Merryl spent two hours with Carl that afternoon and four hours the next. Sitting on a chair by his coffin, she told him all the things she hadn’t had a chance to say. She reminded him of moment
s in their married life. She told him what was happening now, about all the pain she was feeling. They’d been together almost every day for eight years, and so much of what she felt only Carl could understand. Sometimes she was angry at him, but gently. “Why did you have to do it? Didn’t you remember us?” she asked. “Why, Carl, why?”
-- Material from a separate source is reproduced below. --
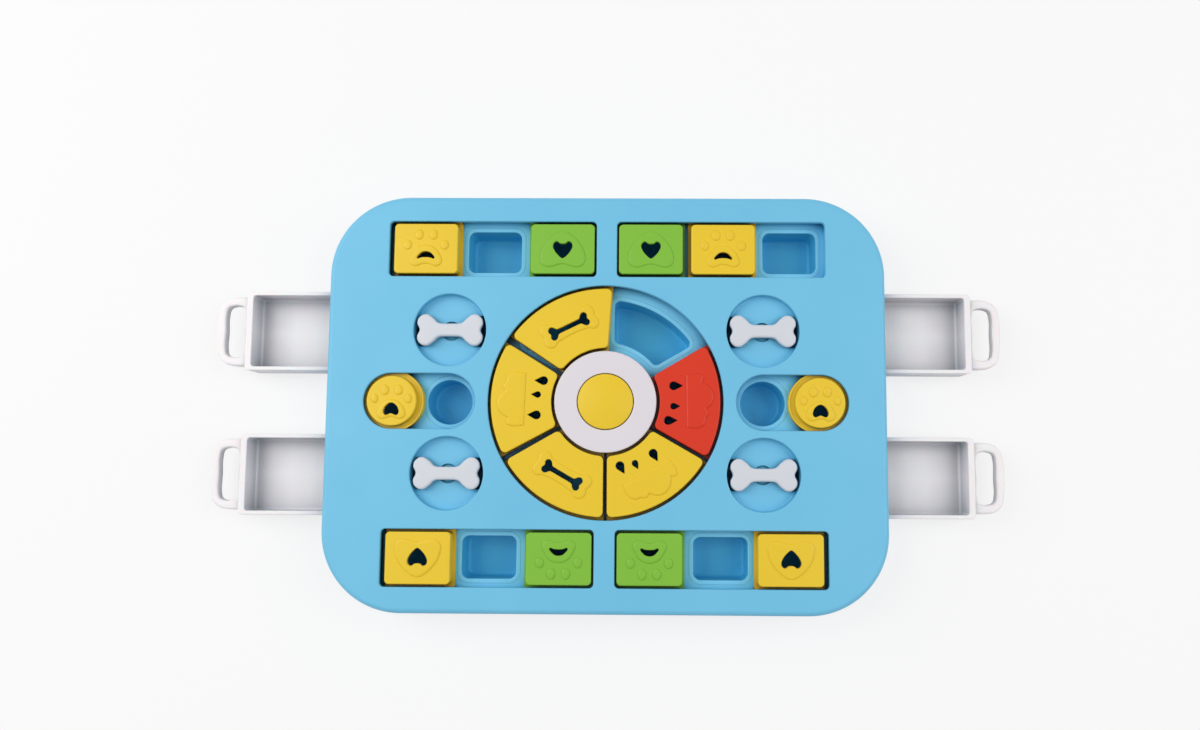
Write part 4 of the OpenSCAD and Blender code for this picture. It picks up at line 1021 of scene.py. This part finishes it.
paw = make_straight_cover([PAW_PAD] + PAW_TOES, [PAW_MOUTH])
heart = make_straight_cover([HEART_PAD], [HEART_HOLE])
COVERS = {
    "cover_rear_left_yellow": (paw, "yellow_abs", 0),
    "cover_rear_left_green": (heart, "green_abs", 0),
    "cover_rear_right_green": (heart, "green_abs", 0),
    "cover_rear_right_yellow": (paw, "yellow_abs", 0),
    "cover_front_left_yellow": (heart, "yellow_abs", 180),
    "cover_front_left_green": (paw, "green_abs", 180),
    "cover_front_right_green": (paw, "green_abs", 180),
    "cover_front_right_yellow": (heart, "yellow_abs", 180),
}
for node, (pattern, finish, turn) in COVERS.items():
    cover = twin(pattern, turn=turn, **middle(node))
    dress(cover, node.replace("cover", "slider"), node, finish, node)
discard(paw, heart)

round_paw = make_round_cover()
for side in ("left", "right"):
    node = f"round_cover_{side}"
    dress(twin(round_paw, **middle(node)), f"round_slider_{side}", node, "yellow_abs", node)
discard(round_paw)

bone_sector = make_sector_cover([BONE_PAD], [BONE_HOLE], RELIEF_Z)
melon_sector = make_sector_cover([MELON], PIPS, CAP_Z)
SECTORS = {
    "wheel_cover_bone_rear": (bone_sector, "yellow_abs", 116.2),
    "wheel_cover_melon_left": (melon_sector, "yellow_abs", 178.4),
    "wheel_cover_bone_front": (bone_sector, "yellow_abs", 240),
    "wheel_cover_melon_front": (melon_sector, "yellow_abs", 300.3),
    "wheel_cover_red": (melon_sector, "red_abs", 0.7),
}
for node, (pattern, finish, turn) in SECTORS.items():
    dress(twin(pattern, turn=turn), node.replace("cover", "sector"), node, finish, node)
discard(bone_sector, melon_sector)

dress(make_hub_ring(), "hub_collar", "board", "white_abs", "hub_ring")
dress(make_button(), "press_button", "hub_button", "yellow_abs", "hub_button")

bellows = dress(make_bellows(), "squeeze_bellows", "board", "soft_white", "squeaker_bellows")
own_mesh(bellows)

bone = make_bone()
drawer = make_drawer()
for quarter, x, y in QUARTERS:
    node = f"bone_{quarter}"
    dress(twin(bone, x=x * BONE_X, y=y * BONE_Y), f"turning_{node}", node, "bone_white", node)
    node = f"drawer_{quarter}"
    pulled = twin(drawer, y=y * DRAWER_Y, turn=0 if x > 0 else 180)
    dress(pulled, f"pull_{node}", node, "frosted_pp", node)
discard(bone, drawer)

# Nodes that keep their own shapes
KEPT_NODES = {
    "base_screws": "screw_steel", "tray_screws": "screw_steel",
    "hub_ring_screws": "screw_steel", "squeaker_reed": "white_abs"}
for quarter, x, y in QUARTERS:
    KEPT_NODES[f"bone_pivot_{quarter}"] = "screw_steel"
for node, finish in KEPT_NODES.items():
    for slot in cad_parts[node].material_slots:
        slot.material = FINISHES[finish]

# ---------------------------------------------------------------- floor, light, camera

# The camera, in metres and degrees, as fitted to the photograph
CAMERA_PLACE = Vector((0.02764, -0.05461, 0.62646))
CAMERA_TURNS = ((4.99370, "X"), (0.56799, "Y"), (0.31263, "Z"))
PHOTO_W, PHOTO_H = 1200, 730
FOCAL_PX = 854.411
CENTRE_PX = (636.859, 406.516)
SENSOR_MM = 36.0

FLOOR_M = 12.0
FLOOR_DROP = 0.05     # keeps the floor clear of the undersides of the feet
FLOOR_GLOW = 0.75     # share of plain white in the floor that the camera sees
WORLD_LIGHT, WORLD_SEEN = 0.35, 0.86
SOFT_BOX_M = (1.0, 1.4)


def seen_share(tree, low, high):
    """A number that is high where a thing is seen, by the camera or in a reflection, and low
    where it lights other things."""
    path = add_node(tree, "ShaderNodeLightPath")
    seen = add_node(tree, "ShaderNodeMath", {"operation": "MAXIMUM"})
    tree.links.new(path.outputs["Is Camera Ray"], seen.inputs[0])
    tree.links.new(path.outputs["Is Glossy Ray"], seen.inputs[1])
    share = add_node(
        tree, "ShaderNodeMapRange", {"To Min": low, "To Max": high}, {"Value": seen.outputs[0]})
    return share.outputs[0]


def pale_floor():
    bpy.ops.mesh.primitive_plane_add(size=FLOOR_M, location=(0, 0, -FLOOR_DROP * MM))
    floor = settle(bpy.context.active_object)
    floor.name = "floor"
    paint = bpy.data.materials.new("matt_paper_white")
    paint.use_nodes = True
    tree = paint.node_tree
    tree.nodes.clear()
    paper = add_node(tree, "ShaderNodeBsdfDiffuse", {"Color": linear("#F2F2F2")})
    white = add_node(tree, "ShaderNodeEmission", {"Color": (1, 1, 1, 1), "Strength": 1.0})
    mixed = add_node(
        tree, "ShaderNodeMixShader", links={"Fac": seen_share(tree, 0.0, FLOOR_GLOW)})
    tree.links.new(paper.outputs[0], mixed.inputs[1])
    tree.links.new(white.outputs[0], mixed.inputs[2])
    add_node(tree, "ShaderNodeOutputMaterial", links={"Surface": mixed.outputs[0]})
    floor.data.materials.append(paint)


def soft_box(name, place, power):
    """A soft lamp that looks at the middle of the board."""
    bpy.ops.object.light_add(type="AREA", location=place)
    lamp = bpy.context.active_object
    lamp.name = name
    lamp.data.shape = "RECTANGLE"
    lamp.data.size, lamp.data.size_y = SOFT_BOX_M
    lamp.data.energy = power
    lamp.rotation_euler = (-Vector(place)).to_track_quat("-Z", "Y").to_euler()


pale_floor()
soft_box("softbox_left", (-1.1, 0.35, 1.1), 13.9)
soft_box("softbox_right", (1.2, 0.1, 1.2), 10.4)

world = bpy.data.worlds.new("studio")
world.use_nodes = True
background = world.node_tree.nodes["Background"]
background.inputs["Color"].default_value = (1, 1, 1, 1)
world.node_tree.links.new(
    seen_share(world.node_tree, WORLD_LIGHT, WORLD_SEEN), background.inputs["Strength"])
bpy.context.scene.world = world

camera_data = bpy.data.cameras.new("camera")
camera = bpy.data.objects.new("camera", camera_data)
bpy.context.scene.collection.objects.link(camera)
turns = Matrix.Identity(4)
for degrees, axis in CAMERA_TURNS:
    turns = turns @ Matrix.Rotation(math.radians(degrees), 4, axis)
camera.matrix_world = Matrix.Translation(CAMERA_PLACE) @ turns
camera_data.sensor_width = SENSOR_MM
camera_data.lens = FOCAL_PX * SENSOR_MM / PHOTO_W
camera_data.shift_x = (PHOTO_W / 2 - CENTRE_PX[0]) / PHOTO_W
camera_data.shift_y = (CENTRE_PX[1] - PHOTO_H / 2) / PHOTO_W
bpy.context.scene.camera = camera
bpy.context.scene.view_settings.view_transform = "Standard"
At the funeral Carl lay in a closed casket a few feet from where Merryl sat. Merryl had been very involved in organizing the service: discussing what should be said, deciding where Carl should be buried, talking to the minister about the eulogy. She even changed a few lines in a poem her father had written for Carl and planned to read. She wanted to be part of anything that concerned Carl. But Merryl remembered little of the service: A flautist played something she recalled only as haunting; the minister’s words were a blur. She sobbed hysterically through most of the ceremony. From the back of the church the cries of Carl’s two-week-old nephew seemed to pierce through her own cries into her heart and made her cry even harder. When Merryl stood at the end of the service, her legs shook uncontrollably. A friend, driving away from the church, told her husband that she doubted Merryl was going to make it. Back at her parents’ house, while mourners quietly sipped coffee and ate cold cuts, Merryl lay in bed. A psychiatrist friend of Carl’s spoke to her gently, expressing his concern and saying he’d had no idea anything was amiss with Carl. During the entire hour he talked to her, Merryl held pillows over her head.